Last week Turkey’s parliament voted overwhelmingly to authorize
possible military strikes inside Iraqi territory against PKK fighters
accused of operating from bases there.

Amid U.S. and Iraqi calls for restraint, Foreign Minister Ali Babacan,
currently touring the Middle East, vowed that Turkey would continue
to pursue diplomatic efforts.

"But in the end, if we do not reach any results, there are other
means we might have to use," he said.

Responding to Sunday’s ambush, Turkish Prime Minister Recep Tayyip
Erdogan urged the U.S. to take "speedy steps" toward cracking down
on the PKK in Iraq, according to The Associated Press.

Erdogan said U.S. Secretary of State Condoleezza Rice had expressed
sympathy and asked "for a few days" in a telephone conversation
late Sunday.

In an interview conducted prior to the attack, Erdogan told the
UK’s Times newspaper that Turkey would do "whatever is necessary"
to defend itself.

"If a neighboring country is providing a safe haven for terrorism …

we have rights under international law and we will use those rights
and we don’t have to get permission from anybody," said Erdogan,
who was due to meet UK Prime Minister Gordon Brown on Monday in London.

Erdogan also said the U.S. risked "losing an important friend" if
lawmakers passed a bill declaring as "genocide" the mass killings of
Armenians by Turks during World War I.

In addition to those killed and missing, up to 16 soldiers were
reported wounded in Sunday’s ambush.

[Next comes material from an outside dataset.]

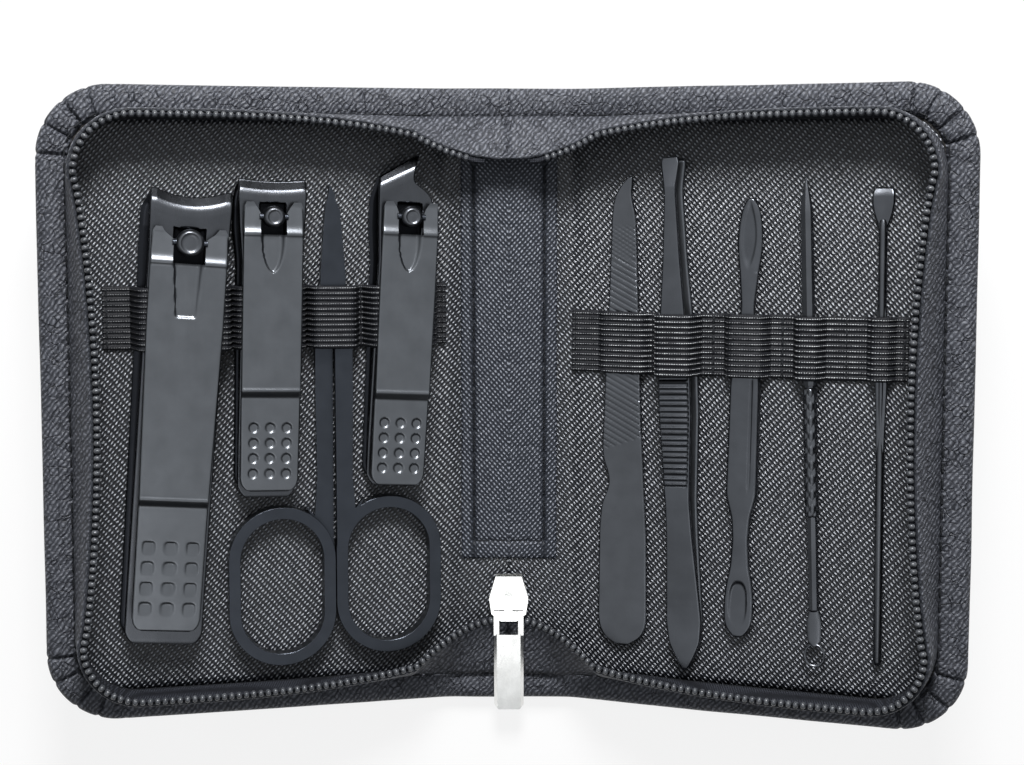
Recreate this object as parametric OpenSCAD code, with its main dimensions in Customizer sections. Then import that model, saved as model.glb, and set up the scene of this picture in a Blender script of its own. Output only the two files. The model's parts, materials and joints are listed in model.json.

The Belgian-based pro-Kurdish
Firat news agency released the names of seven Turkish troops it claimed
had been captured by separatists. It said an eighth soldier had also
been captured, AP reported.

Turkish forces retaliated to Sunday’s attack by killing 34 PKK
fighters, according to a statement on an official government Web site.

Cross-border shelling continued on Monday as AP reported sightings
of convoys containing dozens of military vehicles headed from the
southeast town of Sirnak toward the Iraqi border.

Meanwhile around 3,000 protesters gathered in Istanbul on Monday for
a second day in a row to call for an immediate military strike, CNN’s
Paula Hancocks reported. Small protests also took place in Ankara,
the Turkish capital, and elsewhere in the country.

After an emergency meeting Sunday of Turkey’s military and political
leaders, President Abdullah Gul issued a statement saying: "We will
continue on our path of determination in fighting the terrorist
organization. We respect Iraq’s national borders. But [we] will not
tolerate those who help and harbor terrorists."

Iraqi officials deny that militants are operating from territory under
their jurisdiction, claiming instead that PKK leaders are hiding
out in rugged mountain areas along the Turkish border that are not
controlled by Iraq.

Iraq’s Talabani, who is Kurdish, addressed the rising tensions with
Turkey during a meeting with Kurdish regional leader Massoud Barzani
in Irbil, the capital of Iraq’s Kurdistan region.

Talabani reiterated Iraq’s demand that PKK rebels lay down their arms,
and re-stated calls for a diplomatic solution.

He also said Sunday that Iraqi forces were unable to find the rebel
leaders because of the difficult landscape.

"The Turkish military, with its mightiness, could not annihilate them
or arrest them, so how could we arrest them and hand them to Turkey?"

Talabani said at a news conference following his meeting with Barzani.

When asked how Iraq’s government would respond to the possibility
of Turkish ground forces in northern Iraq, Barzani urged dialogue
with Turkey but said: "If we are targeted directly we will defend
ourselves."

On Sunday, U.S. Defense Secretary Robert Gates said a major
cross-border operation would be "contrary to Turkey’s interests as
well as to our own and that of Iraq" following talks with Turkish
Defense Minister Vecdi Gonul in Kiev, Ukraine.

The U.S. fears a large-scale military operation by Turkey in northern
Iraq would undermine the stability of the U.S.-backed government in
Baghdad and jeopardize supply lines that support U.S. troops in Iraq.